Universal multifractal analysis as a tool to characterize multiscale intermittent patterns: example of phytoplankton distribution in turbulent coastal waters
Author(s) -
Laurent Seuront
Publication year - 1999
Publication title -
journal of plankton research
Language(s) - English
Resource type - Journals
SCImago Journal Rank - 0.87
H-Index - 93
eISSN - 1464-3774
pISSN - 0142-7873
DOI - 10.1093/plankt/21.5.877
Subject(s) - multifractal system , phytoplankton , environmental science , statistical physics , scaling , biomass (ecology) , turbulence , oceanography , geology , meteorology , ecology , mathematics , physics , fractal , biology , mathematical analysis , geometry , nutrient
A multifractal method of analysis, initially developed in the framework of turbulence and having had developments and applications in various geophysical domains (meteorology, hydrology, climate, remote sensing, environmental monitoring, seismicity, volcanology), has previously been demonstrated to be an efficient tool to analyse the intermittent fluctuations of physical or biological oceanographic data (Seuront et al., Geophys. Res. Lett., 23, 3591-3594, 1996 and Nonlin. Processes Geophys., 3, 236-246, 1996). Thus, the aim of this paper is, first, to present the conceptual bases of multifractals and more precisely a stochastic multifractal framework which among different advantages lead in a rather straightforward manner to universal multifractals.

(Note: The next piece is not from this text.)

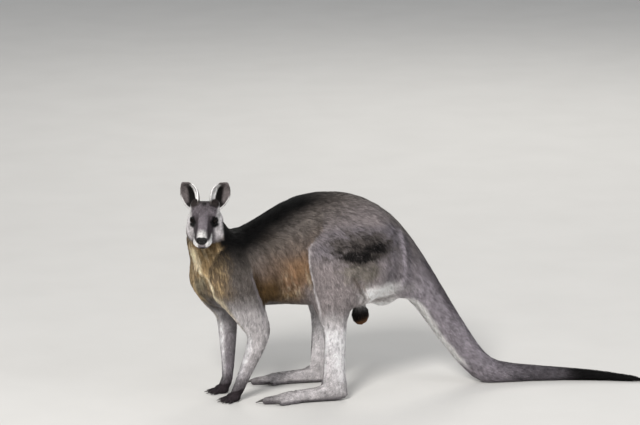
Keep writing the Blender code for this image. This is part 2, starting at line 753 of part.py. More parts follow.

We emphasize that contrary to basic analysis techniques such as power spectral analysis, universal multifractals allow the description of the whole statistics of a given field with only three basic parameters. Second, we provide a comprehensive detailed description of the analysis techniques applied in such a framework to marine ecologists and oceanographers; and third, we illustrate their applicability to an original time series of biological and related physical parameters. Our illustrative analyses were based on a 48 h high-frequency time series of in vivo fluorescence (i.e. estimate of phytoplankton biomass), simultaneously recorded with temper- ature and salinity in the tidally mixed coastal waters of the Eastern English Channel. Phytoplankton biomass, which surprisingly exhibits three distinct scaling regimes (i.e. a physical-biological-physical transition), was demonstrated to exhibit a very specific heterogeneous distribution, in the framework of universal multifractals, over smaller (<10 m) and larger (>500 m) scales dominated by different turbulent processes as over intermediate scales (10-500 m) obviously dominated by biological processes.